Taking Maize Agronomy to Scale in Africa (TAMASA) was a six-year project funded by the Bill and Melinda Gates Foundation, seeking to improve productivity and profitability for small-scale maize farmers in Ethiopia, Tanzania and Nigeria. The project run from November 2014 through September 2020.

Within each country, TAMASA’s activities were structured within a nested impact geography, consisting of four stratification levels:

  • Maize area: defined as where maize is grown using the AfSIS crop mask, SPAM and national production statistics
  • Maize-based systems: defined as areas within the maize area where >50% of the crop in more than half the seasons is maize
  • Area of Interest (AOI): defined using intensification criteria of areas within maize-based systems where population density >25 km2 and that are <4 hours travel time to an urban market.
  • Focal areas: defined as areas within the AOI where TAMASA and its primary partners will conduct research and deliver outputs and impact.

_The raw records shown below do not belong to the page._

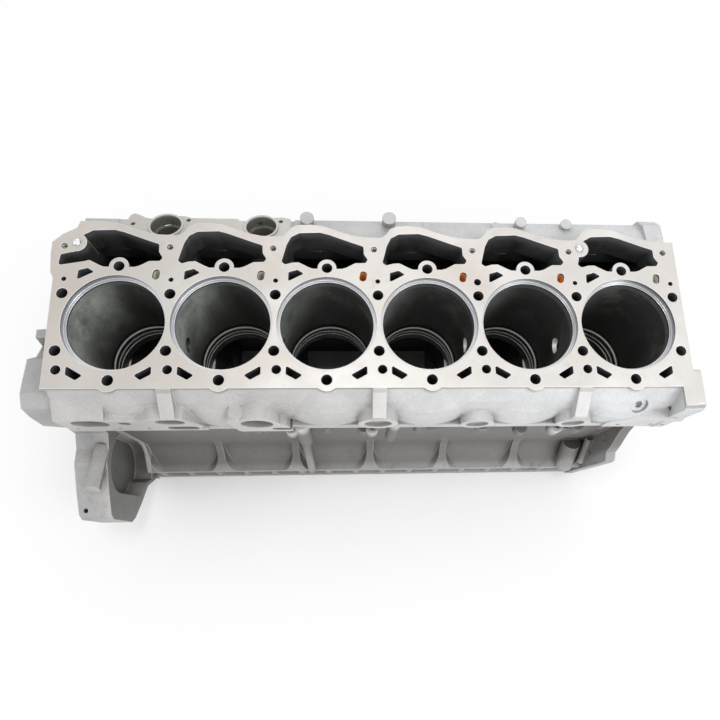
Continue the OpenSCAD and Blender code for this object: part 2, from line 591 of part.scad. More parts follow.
// Pins that locate the housings at the two ends
module flywheel_end_dowels() color("gainsboro") for (a = end_dowel_angles) rotate([a, 0, 0])
    along_x(rear_flange_x + end_dowel_seat - end_dowel_l, rear_flange_x + end_dowel_seat)
        translate([rear_ring_r, 0]) circle(d = end_dowel_d);
module front_cover_dowels() color("gainsboro") for (p = front_dowels)
    along_x(front_x - end_dowel_seat, front_x - end_dowel_seat + end_dowel_l)
        translate(p) circle(d = end_dowel_d);

cylinder_block();
main_bearing_cap(1);  // main_bearing_cap_1
main_bearing_cap(2);  // main_bearing_cap_2
main_bearing_cap(3);  // main_bearing_cap_3
main_bearing_cap(4);  // main_bearing_cap_4
main_bearing_cap(5);  // main_bearing_cap_5
main_bearing_cap(6);  // main_bearing_cap_6
main_bearing_cap(7);  // main_bearing_cap_7
main_cap_bolts();
camshaft_bushing(1);  // camshaft_bushing_1
camshaft_bushing(2);  // camshaft_bushing_2
camshaft_bushing(3);  // camshaft_bushing_3
camshaft_bushing(4);  // camshaft_bushing_4
camshaft_bushing(5);  // camshaft_bushing_5
camshaft_bushing(6);  // camshaft_bushing_6
camshaft_bushing(7);  // camshaft_bushing_7
head_dowels();
end_core_plug();
oil_gallery_plugs();
camshaft_bore_plug();
shoulder_port_plug();
flywheel_end_dowels();
front_cover_dowels();
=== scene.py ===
import math

import bmesh
import bpy
from bpy.props import FloatProperty, FloatVectorProperty, IntProperty, PointerProperty
from mathutils import Matrix, Vector


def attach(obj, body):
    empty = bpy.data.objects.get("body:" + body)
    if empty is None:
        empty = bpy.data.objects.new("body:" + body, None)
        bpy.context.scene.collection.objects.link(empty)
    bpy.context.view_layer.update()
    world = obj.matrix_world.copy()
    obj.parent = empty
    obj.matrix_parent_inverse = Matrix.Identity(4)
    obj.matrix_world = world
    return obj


bl_info = {
    "name": "Inline Engine Block",
    "version": (1, 0, 0),
    "blender": (4, 5, 0),
    "location": "View3D > Sidebar > Engine Block",
    "description": "Finishes a bare inline cylinder block and lights it in a pale studio",
    "category": "Object",
}

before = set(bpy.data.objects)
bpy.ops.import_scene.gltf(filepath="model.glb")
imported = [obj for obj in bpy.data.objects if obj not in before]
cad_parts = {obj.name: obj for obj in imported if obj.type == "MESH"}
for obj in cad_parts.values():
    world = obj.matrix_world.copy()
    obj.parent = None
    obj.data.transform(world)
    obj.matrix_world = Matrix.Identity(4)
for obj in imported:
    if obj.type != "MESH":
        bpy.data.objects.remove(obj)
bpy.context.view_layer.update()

# Sizes of the block in metres, as its solids have them: spacing of the bores, height of the head face and of
# the pan face over the crankshaft axis, and planes of the bulkheads
PITCH = 0.165
DECK = 0.420
RAIL = -0.112
WEBS = [(j - 3) * PITCH for j in range(7)]
# Radius that holds all faces of a bore, and where the first and last bores end
BORE_R = 0.0803
BORES_END = 0.4945
# Height and radius of the cross holes between the bores
CROSS_Z = DECK - 0.103
CROSS_R = 0.014
# Outer end face at the flywheel end, and the plate that closes it at the corner of the first pocket
END_X = -0.505
CORNER = (END_X - 0.0002, 0.1055, 0.36235)
# Centre of the first pump port's face, and how far the ports lean outwards
PORT_1 = (-2.5 * PITCH + 0.047, 0.206, DECK - 0.062)
PORT_LEAN = math.radians(18.0)
# How far the mask of a face reaches past the face
SKIN = 0.0004
# Depths under the head face of the flange seat, the ledge and the gap between them
FLANGE_DEPTH = 0.0108
LEDGE_DEPTH = 0.0262
GAP_DEPTH = (0.0112, 0.0145)
# Heights of the lower seat and of its lip, and the radii that hold the lip and the edges of the grooves
SEAT_Z = (0.161, 0.2245)
LIP_Z = (0.2100, 0.2188)
LIP_R = 0.0758
GROOVE_R = 0.0748
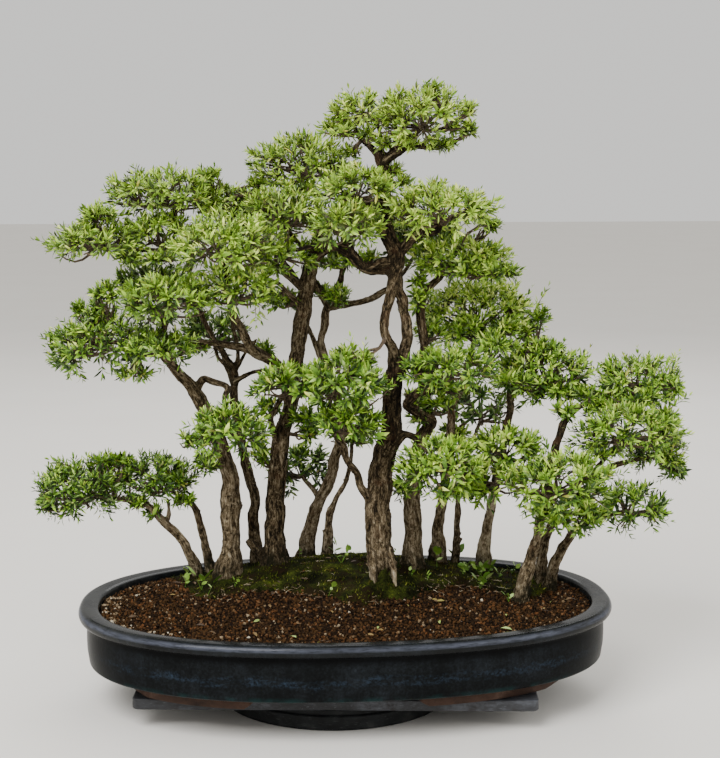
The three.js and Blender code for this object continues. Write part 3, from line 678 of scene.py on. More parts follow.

Project Structure – Workstream 1 – 7

Workstreams 2 through 5 were focused on the development of decision-support tools.

  • 1

    Workstream 1 addressed core data gaps. There were several components of this work:

    • Collect georeferenced data on plot-level soil characteristics, agronomic management, and maize yields, supplemented by farm-level data on resources, management decisions and production outcomes. Much of these data were ollected on panel observations, i.e. repeated visits to the same plots in successive seasons over the duration of the project.
    • Analyze the data collected, along with complementary data sources generated by other projects (e.g. LSMS-ISA data) to characterize management, input use and yields over time and space.
    • To collect data within a centrally managed repository which is accessible by project researchers as well as national partners.
    • To evaluate alternative data collection methods (e.g. mobile-camera-based yield estimates over crop cuts; UAV-based yield estimates), and promote such methods if/where they are cost-effective.
  • 2

    Workstream 2 established a spatially-explicit framework for ex ante analysis of alternative targeting of productive investment, e.g. where new fertilizer blends may be more profitable than existing blends.

  • 3

    Workstream 3 established working versions of a Nutrient Expert tool which will provide site-specific nutrient management advice to farmers. This work is done in collaboration with IPNI.

  • 4

    Workstream 4 established a tool for the selection of maize varieties most appropriate for particular geographic locations and specified trait requirements.

  • 5

    Workstream 5 consisted of developing data to support the identification of opportunities for new fertilizer blends. This work is currently being done in Nigeria in collaboration with OCP.

  • 6

    Workstream 6 focused on evaluating the actual and potential adoption and impact of the tools developed in Workstreams 2-5. Data collected under Workstream 1 (i.e. the agronomic panel survey) used to evaluate adoption via experimental methods. Within Workstream 6, there was also space for evaluating complementary agronomic and other interventions.

  • 7

    Workstream 7 consisted of project management activities. Within this Workstream were included monitoring, evaluation and learning (ME&L) activities, communication, and collaborative management of training and research conducted by doctoral students who were sponsored by the project and who conducted their coursework at Wageningen University (Netherlands), Leuven University (Belgium) and Reading University (UK).